George
George

Reputation: 1283

Assembly code to system functions (iPhone)

possibly a really dumb question, but could someone explain why one could not write assembly code to trigger system functions or control hardware? For example, would it not be possible to write code to switch screen off/on or even the device's phone?

I am not talking about jailbreaking the device, nor making an app for the app store. Normal app with assembly to call system functions.

If indeed possible, anyone have a good reference or starting point of achieve such tasks?

Thanks

Upvotes: 0

Views: 174

Answers (2)

Variable Length Coder
Variable Length Coder

Reputation: 8116

iPhones use a memory-protected operating system in which each user process is contained in its own virtual memory address space. The address space is protected by the memory management unit (MMU) hardware and trying to access memory outside of regions given to the process by the OS will result in an exception. The OS reserves hardware memory ranges to itself and does not make it available to user processes. As such, it is not possible to directly interface to the hardware from a user process.

Upvotes: 2

Alexey Frunze
Alexey Frunze

Reputation: 62058

It is certainly possible to call system functions from assembly code. And what do you think a C or C++ application does? It does exactly that. C/C++ and assembly code all ultimately convert (at compile time) into machine code that the CPU executes.

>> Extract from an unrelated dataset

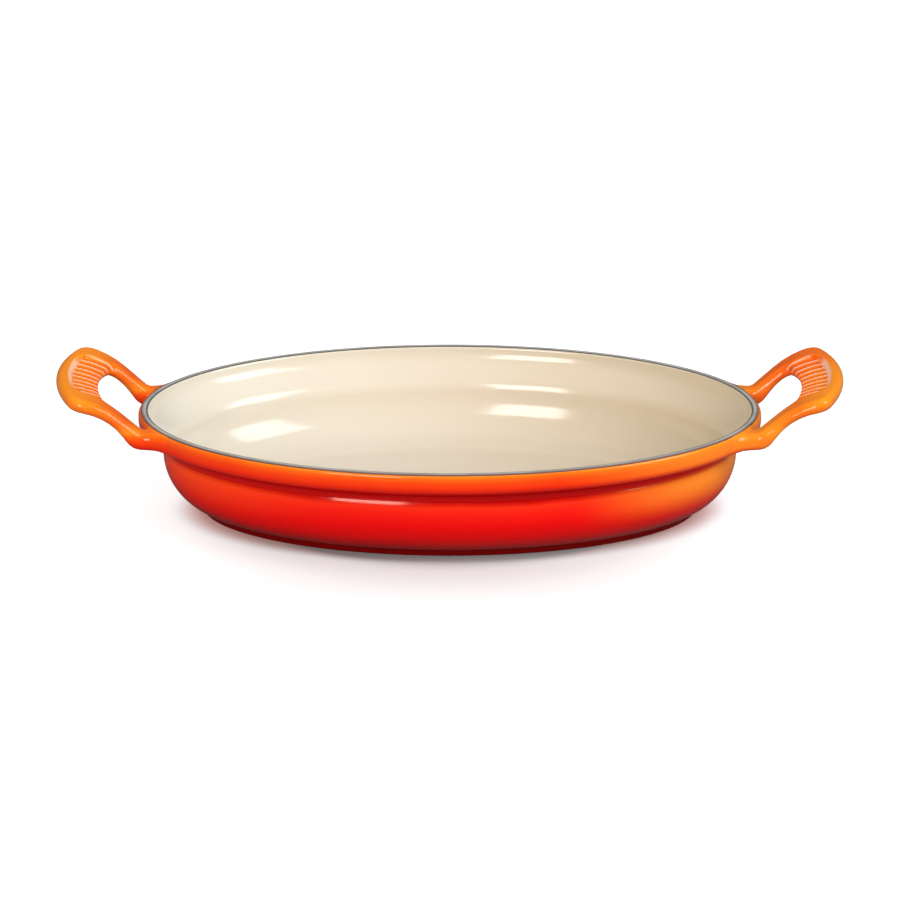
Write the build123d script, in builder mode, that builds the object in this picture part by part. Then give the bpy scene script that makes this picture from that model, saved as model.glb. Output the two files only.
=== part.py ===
from build123d import *
import math
import os

# Oval gratin dish: a shallow bowl, its rim band, its foot ring and two looped
# handles cast in one piece of iron, with coats of enamel fired onto it.
# Millimetres. The origin is the middle of the base, on the table. X runs along
# the dish through both handles, Y across it and Z up.

os.makedirs("parts", exist_ok=True)

# Oval of the rim in plan: two end arcs joined by two long side arcs
rim_length = 320.0
rim_width = 213.6
end_radius = 77.0

# Heights above the table
rim_height = 54.5
neck_level = 38.5
belly_level = 32.5
shoulder_level = 37.0
floor_level = 8.0
foot_height = 3.3

# Wall of the bowl: its thickness, and how far its outside lies inside the rim
wall = 4.6
band_height = 9.9
band_chamfer = 1.8
neck_inset = 11.9
belly_radius = 31.7
lip_height = 6.0

# The two rounds that run all the way round the oval are drawn in flats
belly_flat_count = 4
corner_flat_count = 4

# Foot ring under the base
foot_inset = 32.5
foot_width = 6.5

# Coats of enamel
lining = 0.5
rim_coat = 0.9

# A handle in plan
handle_projection = 42.6
handle_width = 89.6
handle_waist = 16.0
handle_end_radius = 88.0
handle_corner_radius = 13.0
root_fillet = 11.0

# Finger gap between a handle and the rim
grip_width = 21.6
arm_width = 14.5
gap_end_radius = 80.0
gap_corner_radius = 6.0
gap_fillet = 3.5

# A handle from the side: level root, rise, slightly tilted grip
root_drop = 1.1
root_lift = 0.5
root_bond = 3.4
rise_gap = 0.6
rise_run = 22.5
grip_rise = 20.9
grip_tilt = 1.8
grip_thickness = 8.0
rise_foot_radius = 4.0
rise_head_radius = 42.0
hollow_lead = 3.5
hollow_radius = 30.0
handle_chamfer = 2.2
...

I'm not sure where the guide would be for doing things like this, but you can certainly run a C program in a debugger and see how it calls various system functions or you can disassemble this program and read the disassembly without running the program in the debugger.

In any event, you will not get more control over the device from a program written in assembly than from a program written in C. The OS should restrict direct access to certain I/O devices and memory areas at the CPU level, where there's no distinction between assembly and C, it's all the same to the CPU, just a bunch of instructions in machine code.